Another fine goat’s milk cheese from Quebec, Grey Owl provides a brilliant, strong flavor, not quite as sharp as Blue Haze or as rich as Le Secret.
It’s a striking cheese to add to a spread, and not only on account of it’s punchy taste. It’s a thing of beauty because of the way the white interior paste contrasts with the grey ash-covered rind—and thus gives the cheese its name.
Don’t look for Pag at your cheesemonger. You need Croatian friends, like our Ivan and Maria, to bring it over.

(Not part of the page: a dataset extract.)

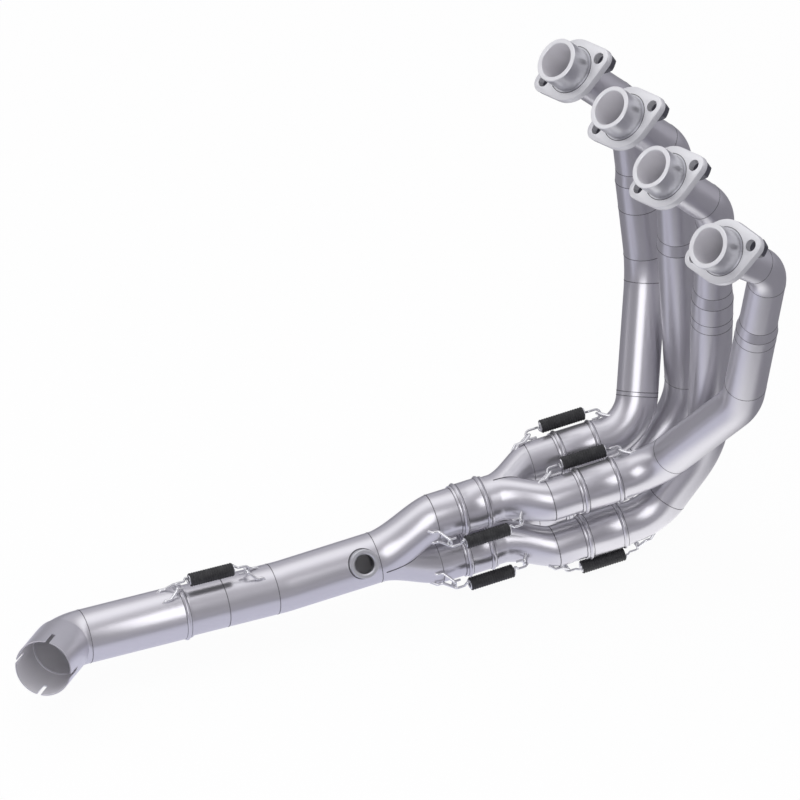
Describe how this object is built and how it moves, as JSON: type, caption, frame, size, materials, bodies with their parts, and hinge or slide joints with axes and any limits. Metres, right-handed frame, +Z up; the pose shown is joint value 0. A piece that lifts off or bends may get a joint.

It’s a lovely sheep’s milk cheese that comes from the windswept island of Pag in the Adriatic Sea. Hard and flaky, it truly melts on the tongue, imparting the taste of sage and cypress, somewhere between an Oka and a Parmigiano Reggiano.
It’s said to be the best cheese of Croatia and, at least by Croatians, to be one of the best cheeses in the world.
Yes, I know. What’s an industrial product (as opposed to hand-made cheese) doing on a cheese lover’s list? Simply because it was my first love almost 50 years ago, and despite the fact Trappists no longer make it, Oka has been my one constant companion all these years. Still mild, still buttery, still nutty, still delightful.
There you have it, the 12 cheeses of Christmas at our house this year.